What can you do with all that power? For starters, you can haul right around 1,650 lbs of stuff, more than enough for seven 170-lb adults, each with a 50-lb suitcase. And if you opt for the $500 Max Towing Package — which includes an integrated electric trailer brake controller (a rare find in an SUV) and an air-leveling suspension — you can tow 8,000 lbs with the 4WD Suburban and 8,300 lbs with the 2WD version. Those tow ratings are actually 200 lbs lower than the Tahoe, the short-length version of the ‘Burb, but the Suburban’s extra fourteen inches of wheelbase provides extra stability when towing long trailers.
Capability That Doesn’t Come Cheap
But all of this capability comes at a cost: The cheapest Suburban — the rear-drive LS — is priced at $48,295; four-wheel-drive adds $3,000 to the price. The mid-line leather-upholstered LT model starts at $56,695, and a 4WD LTZ with all the fixings — including navigation, a rear-seat BluRay player, an alarm with interior motion detectors, and retractable running boards — can run well over $75,000.
We urge potential buyers to think carefully about whether they need this much capability, because if they don’t, they can save themselves a lot of money.
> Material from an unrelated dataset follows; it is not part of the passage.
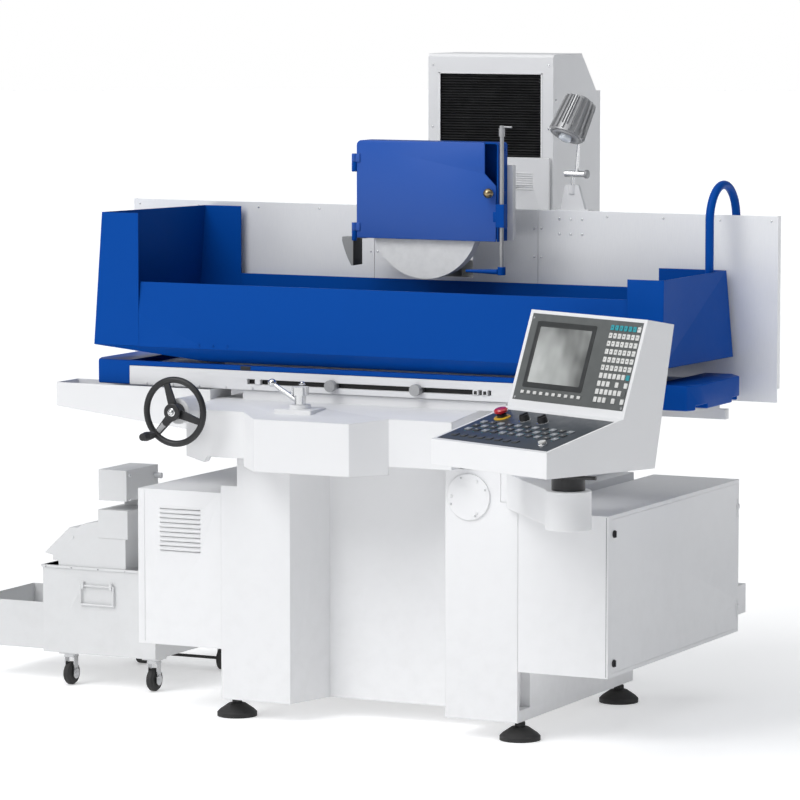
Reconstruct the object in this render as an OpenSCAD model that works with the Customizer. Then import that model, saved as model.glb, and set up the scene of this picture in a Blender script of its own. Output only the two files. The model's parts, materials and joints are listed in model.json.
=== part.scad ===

Chevy’s eight-passenger Traverse can’t tow like the Suburban, but it has plenty of interior space, costs less and gets better fuel economy. And if you only need five seats with an occaisional stretch to seven, the short-wheelbase Tahoe is smaller and sprightlier and easier to park. There are also higher-lux versions of the Suburban from other GM brands; the GMC Yukon XL offers few advantages apart from the top-of-the-line Denali trim, but the Cadillac Escalade ESV really is a step above.
In a changing world, we’re pleased to see that the Suburban is still doing what it does best. There’s no substitute for an American original, and that’s exactly what the Chevrolet Suburban is. If you really need a vehicle with this much towing and hauling capability, there’s nothing quite like the Suburban.